Moormann: Meine drei Leitlinien heißen Konsequenz, Transparenz und Haltung. Dazu gehört, auch einmal auf ein Pferd zu setzen, das das Ziel nicht erreicht. Design ist nicht unbedingt Trial and Error, aber man muss Sachen zulassen und die spielerische Leichtigkeit mit dem hundertprozentigen Ernst des Tuns verbinden. Sonst wird’s komisch. Und ich wünsche mir, dass dieser Funke auch auf Frau Münnix und Herrn Knorst überspringt. Das ist übrigens auch ein Unterschied zu klassischen Investoren, die nur gucken, dass das Ding einigermaßen wirtschaftlich läuft. Da geht es um Stolz, Leidenschaft und Mut zum Risiko. Im Design lässt sich nichts berechnen. Design muss man zu einem guten Teil spielerisch zulassen. Wenn man alles vorher kalkuliert, passiert zu wenig. Das vermissen wir in der heutigen Zeit ja häufig.
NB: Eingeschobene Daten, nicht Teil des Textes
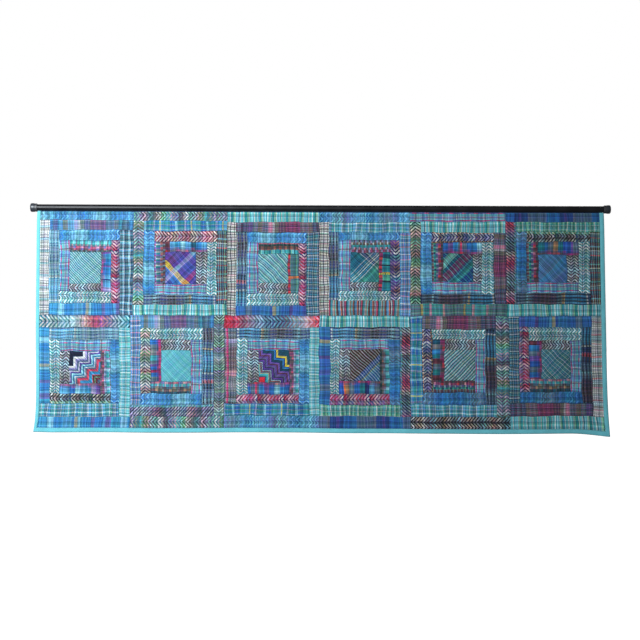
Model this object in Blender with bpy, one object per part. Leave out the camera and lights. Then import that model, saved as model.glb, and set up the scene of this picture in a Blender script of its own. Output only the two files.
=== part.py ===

Am Vorstandstisch werden Dinge entschieden, die völlig entseelt sind, weil sie kaputtdiskutiert wurden.

STANDARD: Mit Ihrer Frau wechseln Sie jetzt in den Beirat. Bleiben Sie dann Strippenzieher im Hintergrund?

Der Sessel "Brutissimo" von Konrad Lohöfener
Foto: Nils Holger Moormann

Moormann: Wenn ich die Firma in andere Hände gebe, dann zu hundert Prozent. Ich will da niemandem auf die Nerven gehen. Ein, zwei Jahre an Bord zu bleiben kam für mich nicht infrage. Wir machen einen sauberen Übergang, drei Monate, das reicht. Als Beirat verantworten wir künftig nicht den operativen, sondern den kreativen Teil. Wie entwickelt sich die Marke? Welche Produkte könnten interessant sein? Dort werden wir das Wissen, das wir in der Kür gelernt haben, vermitteln. Die Pflicht können andere besser.

STANDARD: Was machen Sie mit der neu gewonnenen Freiheit?

Moormann: Ich habe immer den Grafiker Kurt Weidemann bewundert, der sein profundes Wissen in einen kantigen Charakter verpackte. Das mache ich jetzt: Ich kultiviere meine Ecken und Kanten.

STANDARD: Was passiert mit Ihrem Gästehaus "berge", schräg gegenüber dem Firmensitz?

Moormann: Das haben wir auch abgegeben. Ich wollte frei sein, mit Halbfreiheit kann ich nichts anfangen. Da hat man immer etwas am Bein, um das man sich kümmern muss. Ich bin jetzt mit kleinem Gepäck unterwegs. Ich wiehere und galoppiere über die Weide wie lange nicht mehr. Meine Frau und ich machen eine kleine Firma auf, werden künstlerisch beratend tätig sein, werden alten Häusern neues Leben einhauchen – ich bin ja leidenschaftlicher Ruinenretter – und einen neuen Campingbus entwerfen. Diese Themen treiben mich um, hoffentlich noch mein Leben lang. Sie sind mich nicht los. Der Verrückte will bleiben!

STANDARD: Dem Design bleiben Sie also treu?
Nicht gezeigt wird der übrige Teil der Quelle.